Wie ebenfalls angemerkt, ist dieser Umstand nicht unbedingt Fischer anzulasten (Sprachbarriere/Zugang zu Archiven) er führt allerdings dazu, dass die Dinge bei Fischer etwas weniger kontrastiert werden, als bei Clark.
Z.B. hat Fischer ja sehr den deutschen "Blankoschek" an Wien herausgestellt, der auf eine Ermutigung zu möglichst unnachgiebiger Haltung hinauslief und das als sehr problematisch eingestuft, was durchaus richtig ist.

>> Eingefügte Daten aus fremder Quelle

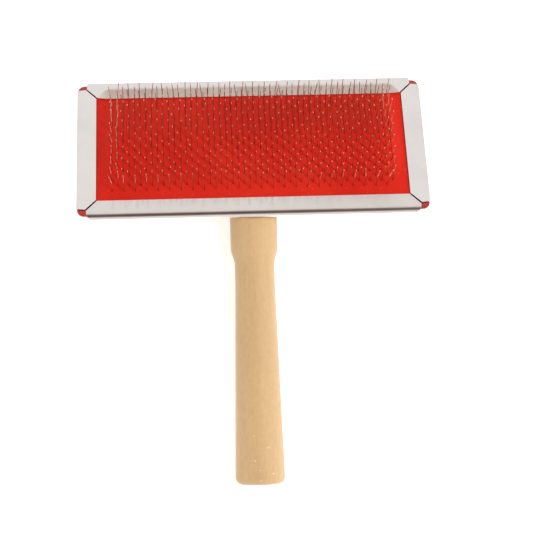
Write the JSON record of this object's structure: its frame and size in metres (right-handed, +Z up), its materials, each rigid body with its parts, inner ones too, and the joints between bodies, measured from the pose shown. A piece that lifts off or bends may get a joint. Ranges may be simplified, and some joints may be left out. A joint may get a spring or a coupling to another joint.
{
  "type": "slicker brush",
  "caption": "Rectangular slicker brush: angled fine wire pins in a domed red cloth pad, metal-bound red board and a turned wooden handle set at an angle.",
  "frame": {"origin": "centre of the brush's footprint on the surface it lies on, pins up, at that surface", "axes": "+Z up with the pins, +X across the head, +Y from the handle's free end towards the head's far edge; the head is leaned 22.6 degrees so that its far edge and the handle's end rest on the surface"},
  "size_m": [0.1316, 0.1532, 0.0351],
  "materials": {
    "board_lacquer": "glossy red lacquer",
    "felt": "pressed felt",
    "rubber_cloth": "matte, fine speckle",
    "tinplate": "bright, lightly rolled",
    "pin_wire": "drawn wire",
    "handle_wood": "clear lacquer, soft sheen",
    "screw_steel": "zinc plated",
    "tack_steel": "bright"
  },
  "bodies": {
    "root": {"base_board": "board_lacquer", "cushion_felt": "felt", "cloth_pad": "rubber_cloth", "frame_strip_top": "tinplate", "frame_strip_bottom": "tinplate", "frame_strip_left": "tinplate", "frame_strip_right": "tinplate", "pin_row_01": "pin_wire", "pin_row_02": "pin_wire", "pin_row_03": "pin_wire", "pin_row_04": "pin_wire", "pin_row_05": "pin_wire", "pin_row_06": "pin_wire", "pin_row_07": "pin_wire", "pin_row_08": "pin_wire", "pin_row_09": "pin_wire", "pin_row_10": "pin_wire", "pin_row_11": "pin_wire", "pin_row_12": "pin_wire", "pin_row_13": "pin_wire", "pin_row_14": "pin_wire", "pin_row_15": "pin_wire", "pin_row_16": "pin_wire", "pin_row_17": "pin_wire", "pin_row_18": "pin_wire", "pin_row_19": "pin_wire", "pin_row_20": "pin_wire", "handle": "handle_wood", "handle_screw_1": "screw_steel", "handle_screw_2": "screw_steel", "strip_tack_01": "tack_steel", "strip_tack_02": "tack_steel", "strip_tack_03": "tack_steel", "strip_tack_04": "tack_steel", "strip_tack_05": "tack_steel", "strip_tack_06": "tack_steel", "strip_tack_07": "tack_steel", "strip_tack_08": "tack_steel", "strip_tack_09": "tack_steel"}
  },
  "joints": []
}
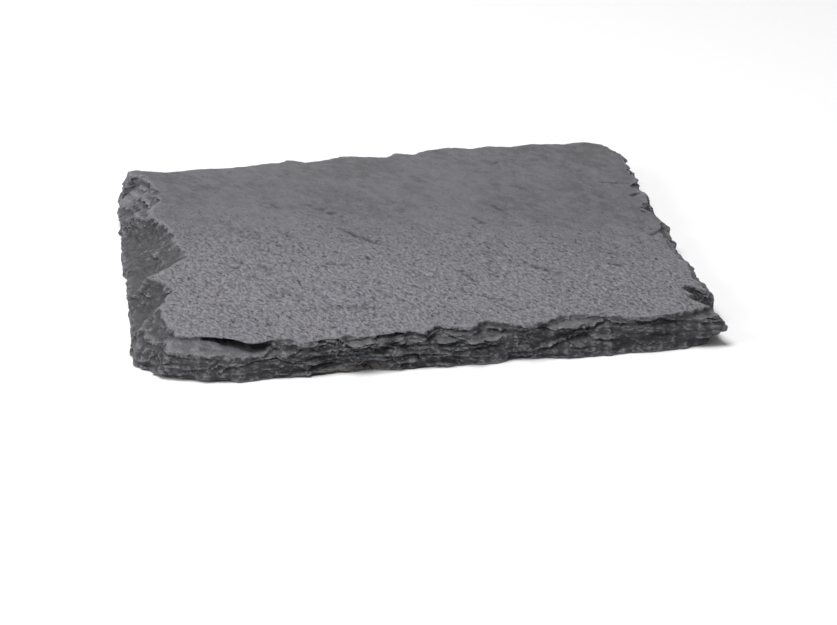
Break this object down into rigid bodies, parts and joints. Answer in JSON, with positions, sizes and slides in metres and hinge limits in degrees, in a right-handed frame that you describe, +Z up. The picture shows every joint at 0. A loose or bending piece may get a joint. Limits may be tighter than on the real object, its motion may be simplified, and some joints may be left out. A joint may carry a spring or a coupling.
{
  "type": "slate slab",
  "caption": "Square slab of dark grey riven slate with hand-chopped, layered edges, lying flat as a coaster or small serving plate.",
  "frame": {"origin": "middle of the underside, on the surface that the slab rests on", "axes": "+Z up through the thickness, -Y towards the front edge, +X towards the right edge"},
  "size_m": [0.1, 0.1, 0.0067],
  "materials": {
    "slate": "riven, matt with a faint sheen"
  },
  "bodies": {
    "root": {"slate_slab": "slate"}
  },
  "joints": []
}
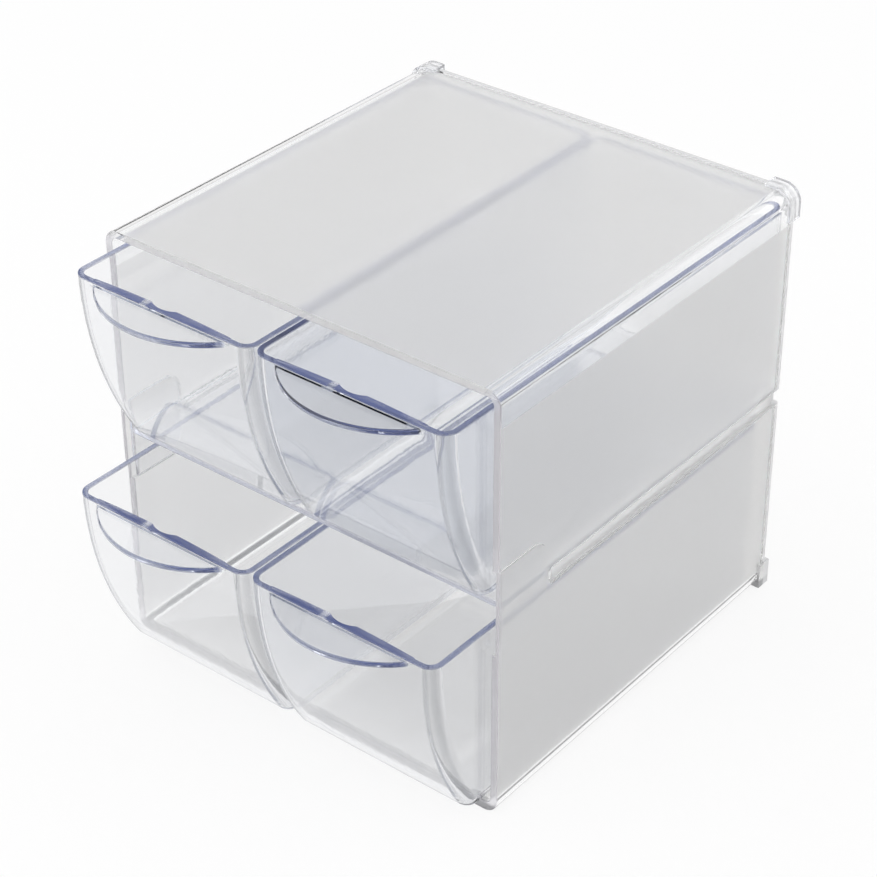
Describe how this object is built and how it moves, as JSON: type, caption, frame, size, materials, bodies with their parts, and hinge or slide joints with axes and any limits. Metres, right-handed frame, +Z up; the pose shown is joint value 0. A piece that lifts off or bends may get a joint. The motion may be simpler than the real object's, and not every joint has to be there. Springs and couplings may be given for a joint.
{
  "type": "desk drawer organizer",
  "caption": "Clear cube-shaped desk organizer: a frosted open-front shell with a middle shelf and open-top drawers that slide out by half-moon pull tabs.",
  "frame": {"origin": "centre of the underside of the housing, on the surface it stands on", "axes": "+X to the right as seen from the front, +Y from the drawer fronts to the back wall, +Z up"},
  "size_m": [0.153, 0.1909, 0.1535],
  "materials": {
    "frosted_shell": "frosted inside, gloss outside",
    "clear_shelf": "clear gloss",
    "clear_drawer": "clear gloss with blue-violet cut edges",
    "clear_clip": "clear gloss"
  },
  "bodies": {
    "case": {"housing": "frosted_shell", "mid_shelf": "clear_shelf", "rear_left_clip": "clear_clip", "rear_right_clip": "clear_clip"},
    "upper_left_drawer": {"upper_left_drawer": "clear_drawer"},
    "upper_right_drawer": {"upper_right_drawer": "clear_drawer"},
    "lower_left_drawer": {"lower_left_drawer": "clear_drawer"},
    "lower_right_drawer": {"lower_right_drawer": "clear_drawer"}
  },
  "joints": [
    {"name": "upper_left_slide", "type": "slide", "parent": "case", "child": "upper_left_drawer", "axis": [0, -1, 0], "range_m": [0, 0.125]},
    {"name": "upper_right_slide", "type": "slide", "parent": "case", "child": "upper_right_drawer", "axis": [0, -1, 0], "range_m": [0, 0.125]},
    {"name": "lower_left_slide", "type": "slide", "parent": "case", "child": "lower_left_drawer", "axis": [0, -1, 0], "range_m": [-0.007, 0.118]},
    {"name": "lower_right_slide", "type": "slide", "parent": "case", "child": "lower_right_drawer", "axis": [0, -1, 0], "range_m": [-0.007, 0.118]}
  ]
}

Die Perspektive, die Fischer dadurch, dass er sich nur mit den deutschen Verhältnissen befasst hat, fehlt, ist in diesem fall z.B. diejenige, dass von französischer Seite Russland ganz ähnliche Zusicherungen gegeben wurden, wie diejenige, die Berlin Wien gegeben hatte.
Selbiges lässt sich auch auf die Kriegsziel-Diskussion anwenden, denn auch die trieb in anderen Ländern Blüten, die von den deutschen Phantasien so weit nicht entfernt waren.
Das ist ein wenig, dass, was ich in der Unterhaltung mit
@Turgot meinte, wenn ich sage, dass ich so groß die Widersprüche, zwischen fischer unf Clark nicht sehe.
Clark hat ja durchaus Fischers Feststellungen für die deutsche und österreichische Seite kaum widersprochen, außer vielleicht in dem Punkt, dass er das Wiener Ultimatum an Belgrad nicht für sooooo unannehmbar hielt, wie Fischer das tat.
Darüber kann man sich dann trefflich streiten.
Insgesamt sehe ich bei Clakr aber weniger einen fundamentalen Widerspruch zu Fischer, als viel mehr eine Einbettung von Fischers Erkenntnissen zu Deutschland in den gesamteuropäischen Kontext unter expliziter Ausklammerung der Schuldfrage.